In a catalog to accompany his retrospective, Elisabeth Sussman, the curator of the Whitney show, describes it as providing “the best picture of an artists’ utopia, in all its extraordinary ordinariness, that Matta-Clark imagined.”
Artists, of course, have long imagined their utopias coming equipped with kitchens. “The Futurist Cookbook,” Filippo Tommaso Marinetti’s 1932 manifesto, declared war on pasta and demanded that eating be an ecstatic experience, almost a derangement of the senses. (One dinner includes perfumes that precede each dish, wafted by electric fans.) Food has also served as a visual, conceptual and sometimes consumable conceit in the art world since long before Arcimboldo’s much-reproduced 16th-century portraits of men’s heads composed of fish, fruits and vegetables.
Beginning in the 1960s, partly for political reasons, food began playing a more prominent role in artists’ work. Allan Kaprow, the artist who coined the term “happenings,” frequently used food; in 1970 he built a wall of bread, with jelly for mortar, near the Berlin Wall. In 1971 Matta-Clark cooked a whole pig under the Brooklyn Bridge and served 500 pork sandwiches as part of a performance. In the 1990s Rirkrit Tiravanija’s performances famously turned New York galleries into kitchens, where the Thai curry was both art and dinner.
But food as medium and muse is not necessarily the same thing as food that needs to balance the books. Ms. Goodden and the founders of the restaurant had little experience with accounting and payroll, taxes and inventory, and less interest in running a conventional business. “I had the ridiculous idea of serving a glass of milk for 5 cents for pure nostalgic reasons,” Ms. Goodden recalled, in a memoir she is writing.
She added that on the occasions when the art overtook the food, art was usually allowed to carry the day, cash register notwithstanding. At one dinner performance, Matta-Clark served live brine shrimp swimming in broth in the middle of a halved, cooked egg white. “Some nonartist customers were furious and claimed there should be a law against us,” she wrote. “We told them guest chef days were no holds barred days and they could leave if they wished. So they did.”
About 60 artists are estimated to have worked at the restaurant as cooks, waiters and busboys over the first three years. Most came and went frequently, depending on their whims and artistic fortunes. In one scene in a short film made by Matta-Clark with the help of the photographer Robert Frank, “A Day in the Life of Food,” a group of cooks can be seen on a break, trying to figure out who will take the morning shift. In the middle of the discussion one lights up a joint and passes it around. Ms. Goodden’s big Alaskan sled dog, Glaza, can also be seen occasionally wandering through the kitchen.

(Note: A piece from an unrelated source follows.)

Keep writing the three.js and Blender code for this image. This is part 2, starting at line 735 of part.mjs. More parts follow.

Throughout those early days Matta-Clark was more of a guiding spirit than a full-time employee. “Gordon wasn’t a regular cook,” Ms. Girouard said, laughing. “We wouldn’t let him.”
And so even as the restaurant was becoming an increasingly fashionable scene, a precursor of the SoHo to come — “Pretty much the whole art community was coming in there at one point,” Ms. Girouard said — its proprietors were sometimes struggling to keep it going, and Ms. Goodden often found herself mopping floors at midnight only to get up again at 4 a.m. to make the rounds at the Fulton Fish Market.

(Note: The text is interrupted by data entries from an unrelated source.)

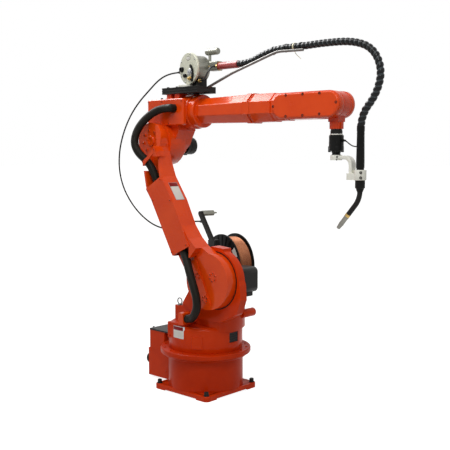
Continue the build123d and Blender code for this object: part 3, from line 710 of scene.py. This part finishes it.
def buildShortCord(cord):
    line = routeLine(cord["node"], cord["route"])
    bm = bmesh.new()
    addTube(bm, line, 0, line.length, 0.004, lambda distance: cord["diameter"] / 2, 16)
    piece = makePiece(cord["node"] + "_tube", bm, cord["body"], "black_rubber", ["conduitBlack"])
    layCord(cord["node"])


buildShortCord(gasHose)
buildShortCord(sensorLead)
print("cords laid")

# Foot: anchor bolts, the rim's screws and the connector box's fittings
boltRings = [
    (0, 0.01365), (0.0024, 0.01365), (0.003, 0.01281), (0.003, 0.0105), (0.017, 0.0105), (0.018, 0.009765),
    (0.018, 0.005775, "hex"), (0.0108, 0.005775, "hex"), (0.0108, 0.00105),
]
portRings = [
    (-0.012, 0.0275), (-0.01, 0.0285), (-0.002, 0.0285), (0.0, 0.0275), (0.0, 0.0245), (0.0052, 0.0245),
    (0.006, 0.0235), (0.006, 0.0195), (0.0045, 0.019), (0.0045, 0.002),
]
pinRings = [(0, 0.0016), (0.0012, 0.0016), (0.0014, 0.001)]
lidScrewRings = [
    (0, 0.0042), (0.00258, 0.0042), (0.003, 0.003612), (0.003, 0.002352, "hex"), (0.00105, 0.002268, "hex"),
    (0.0009, 0.00042),
]
boltReach, portReach = (-0.156, 0.156), (-0.03, 0.03)
lidSpots = [(x, y) for x in (-0.312, -0.206) for y in (-0.048, 0.048)]
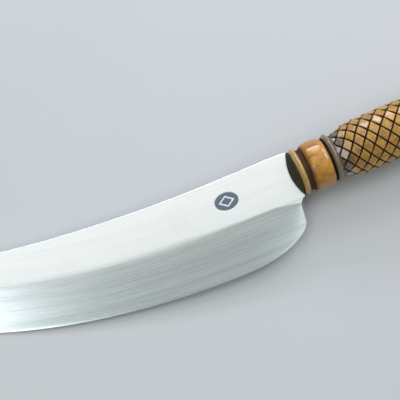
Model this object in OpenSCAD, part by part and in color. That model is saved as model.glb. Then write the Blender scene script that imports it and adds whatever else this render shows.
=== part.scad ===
// Large fixed-blade woodcarving knife: an upswept single-edged blade whose
// forged tang is bedded in a turned, burnt and varnished wooden handle.
//
// Frame: the origin is on the handle's axis, where the blade's shoulders meet
// the handle. +X runs along the handle to the butt, so the tip is at -X.
// +Y is the spine side and the edge faces -Y. +Z is out of the marked side.
// All lengths are in millimetres.

/* [Blade] */
// Length from the handle to the tip
blade_l = 245; // [225:5:265]
// Thickness of the steel between the two flats
blade_t = 4.5; // [4.2:0.1:5.5]
// Height of the blade where it meets the handle
ricasso_h = 23.6; // [22.4:0.2:24.4]
// Height of the tip above the handle's axis
tip_rise = 50; // [42:1:55]
// Depth of the belly below the handle's axis
belly_drop = 36; // [33:0.5:40]
// Distance from the handle to the deepest point of the belly
belly_x = 40; // [36:1:50]
// Step from the handle forward to the upright back of the heel
heel_step = 3.6; // [3:0.2:5]
// Depth of the top of the heel below the handle's axis
heel_drop = 21.5; // [20:0.5:23]
// Radius of the hollow between the ricasso and the heel
heel_fillet_r = 6; // [5.4:0.1:6.6]

/* [Grind] */
// Depth of the grind line below the axis, at the handle
grind_drop = 12.4; // [12:0.1:15]
// How far the grind line has risen where it reaches the tip
grind_rise = 68; // [66:0.5:72]
// Thickness left at the cutting edge
edge_t = 0.3; // [0.2:0.05:0.6]

/* [Etched mark] */
// Length of the plain oval, along the blade
mark_w = 13; // [8:0.5:16]
// Height of the plain oval
mark_h = 9.3; // [6:0.1:11]
// Distance of its centre from the handle
mark_x = 37; // [30:1:60]
// Height of its centre above the handle's axis
mark_y = 1; // [0:0.5:3]
// Depth of the etching
mark_depth = 0.12; // [0.05:0.01:0.3]

/* [Tang] */
// How far each flat is filed down where the blade sits in the wood
seat_relief = 0.1; // [0.05:0.05:0.25]
// Length of the tang inside the handle
tang_l = 86; // [70:1:88]
// Thickness of the tang
tang_t = 3.5; // [2.5:0.25:3.5]
// Height of the tang at the shoulders
tang_h = 12.5; // [10:0.5:13]
// Height of the tang at its end
tang_end_h = 7; // [5:0.5:9]
// Height of the slot that is burnt into the wood for the tang
mortise_h = 15; // [14.5:0.5:17]
// Depth of that slot
mortise_l = 90; // [89:1:100]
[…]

“We put our hearts and souls and butts into that place,” Ms. Girouard said,, un adding, “I could talk to you for months about it.”
By 1974 Ms. Goodden and the others still involved decided to sell the restaurant, which endured through the 1980s in various forms before closing, its space taken over by a women’s clothing boutique.

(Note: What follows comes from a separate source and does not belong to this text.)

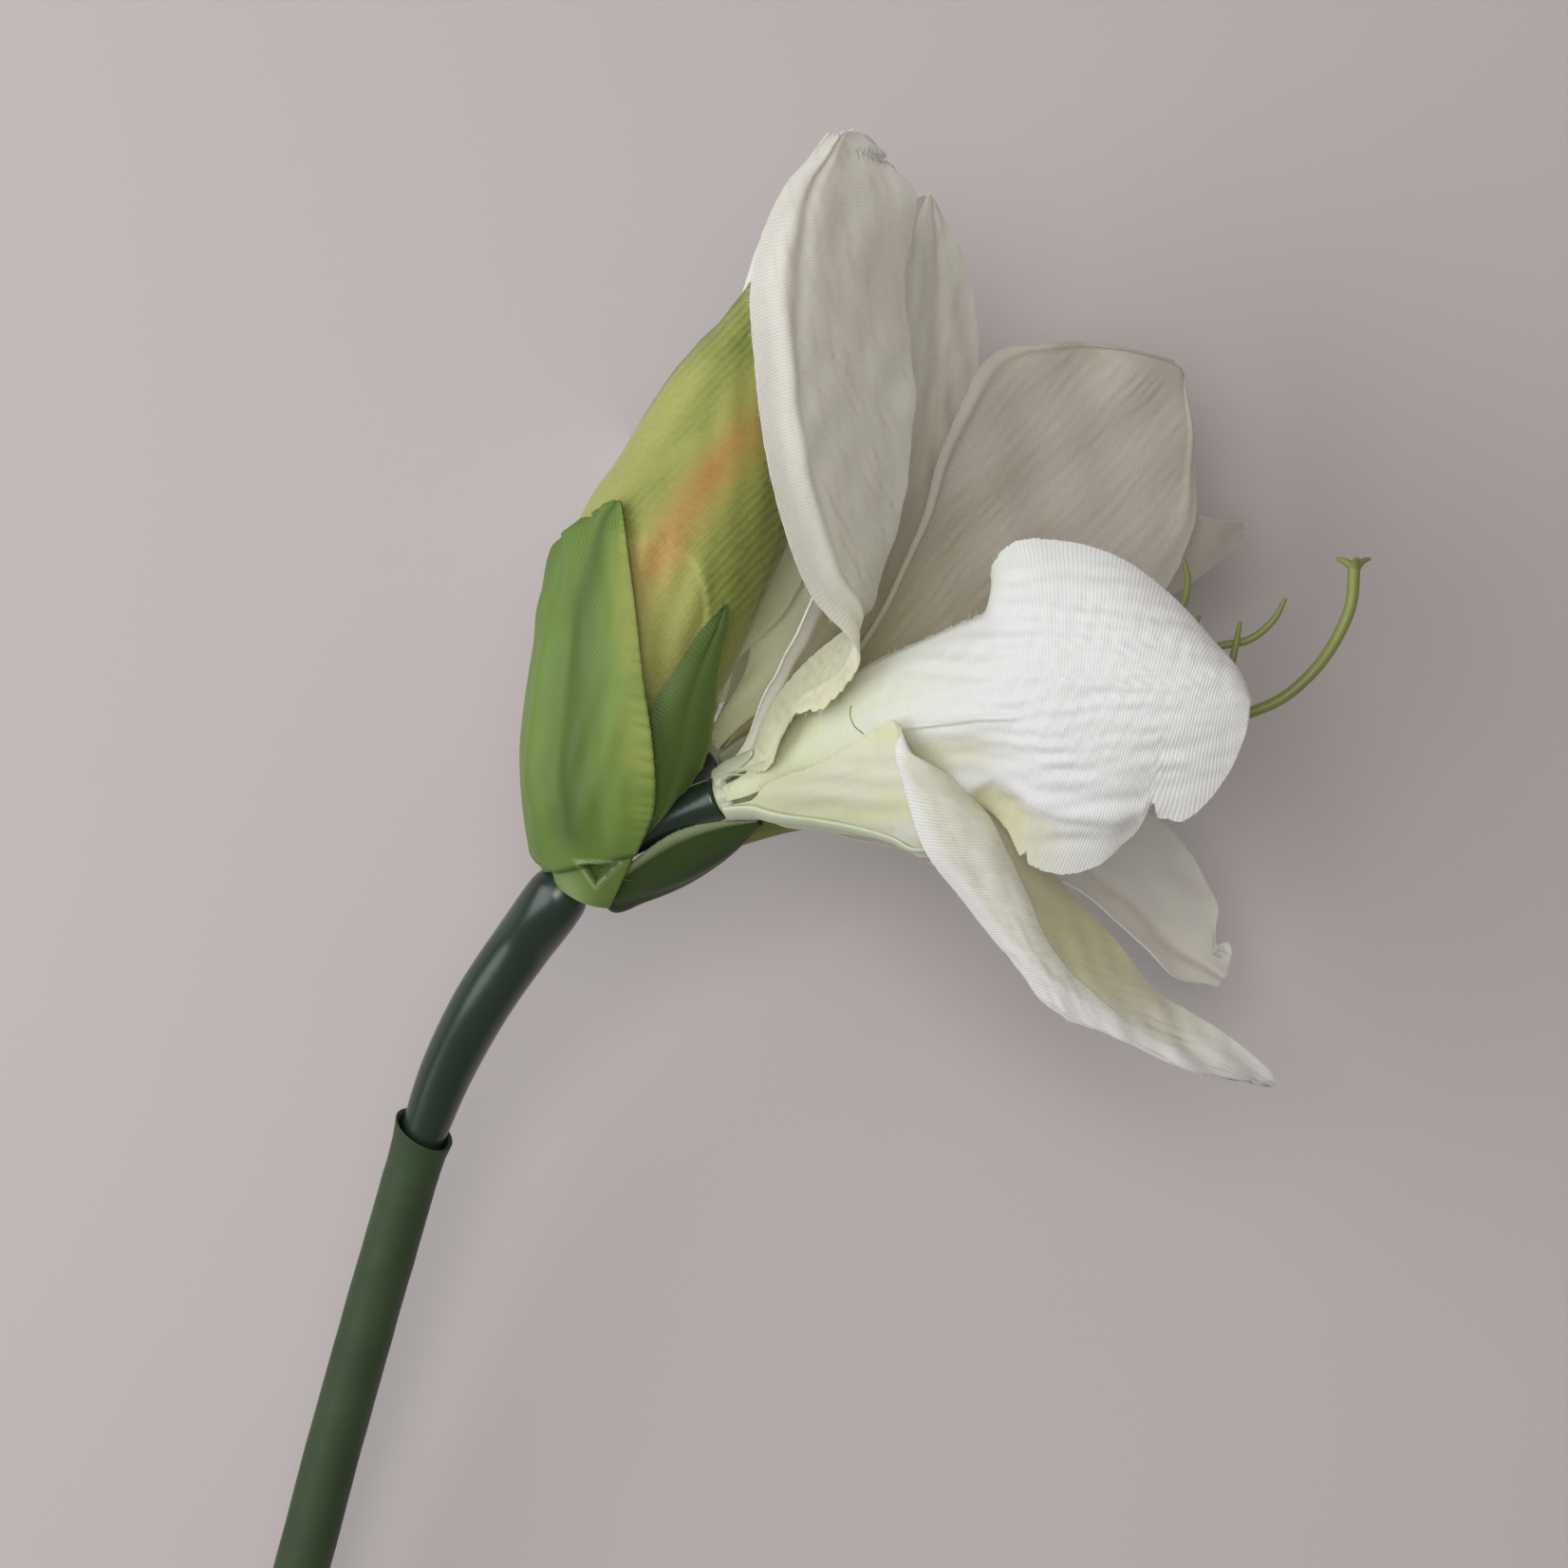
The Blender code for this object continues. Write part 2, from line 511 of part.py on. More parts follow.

“Though we consumed food, Food consumed us,” Ms. Goodden once wrote. “It was a free enterprise which gave food away much too freely.” But, she added, with all the enthusiasm of the times: “The joy is the idea. The idea, as an idea, worked. It was a beautiful, nourishing, vital, stimulating new concept, which was a living, pulsating hub of creative energy — and piles of fresh parsley.”